Uniqueness of distributional solutions to the 2D vorticity Navier-Stokes equation and its associated nonlinear Markov process

TL;DR

This paper proves the uniqueness of distributional solutions to the 2D vorticity Navier-Stokes equations with Radon measure initial data, establishes stochastic representations, and demonstrates the associated nonlinear Markov process structure.

Contribution

It establishes the uniqueness of solutions in the vorticity form, links these solutions to McKean-Vlasov SDEs, and shows the nonlinear Markov process structure of their laws.

Findings

Uniqueness of distributional solutions for 2D vorticity Navier-Stokes.

Existence of stochastic representations via McKean-Vlasov SDEs.
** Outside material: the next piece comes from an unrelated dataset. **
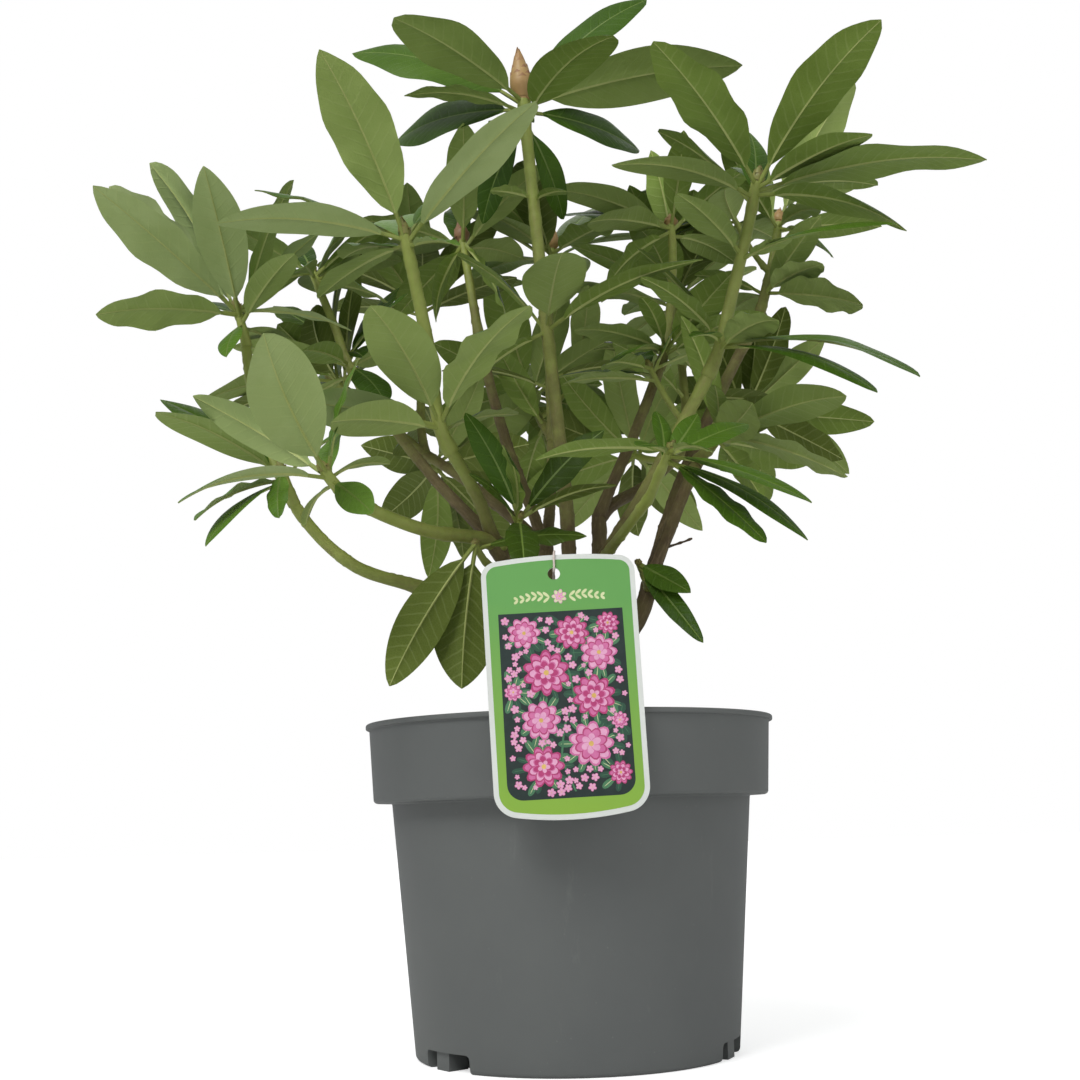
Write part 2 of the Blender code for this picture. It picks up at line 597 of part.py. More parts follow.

Pathwise uniqueness and strong solutions for initial data with $L^4$ density.

Abstract

In this work we prove uniqueness of distributional solutions to $2D$ Navier-Stokes equations in vorticity form $u_t-\nu\Delta u+ div (K(u)u)=0$ on $(0,\infty)\times\mathbb{R}^2$ with Radon measures as initial data, where $K$ is the Biot-Savart operator in 2-D. As a consequence, one gets the uniqueness of probabilistically weak solutions to the corresponding McKean-Vlasov stochastic differential equations. It is also proved that for initial conditions with density in $L^4$ these solutions are strong, so can be written as a functional of the Wiener process, and that pathwise uniqueness holds in the class of weak solutions, whose time marginal law densities are in $L^{\frac43}$ in space-time. In particular, one derives a stochastic representation of the vorticity $u$ of the fluid flow in terms of a solution to the McKean-Vlasov SDE. Finally, it is proved that the family $\mathbb{P}_{s,\zeta},$ $s \geq 0$, $\zeta=$probability measure on $\mathbb{R}^d$, of path laws of the solutions to the McKean-Vlasov SDE, started with $\zeta$ at $s$, form a nonlinear Markov process in the sense of McKean.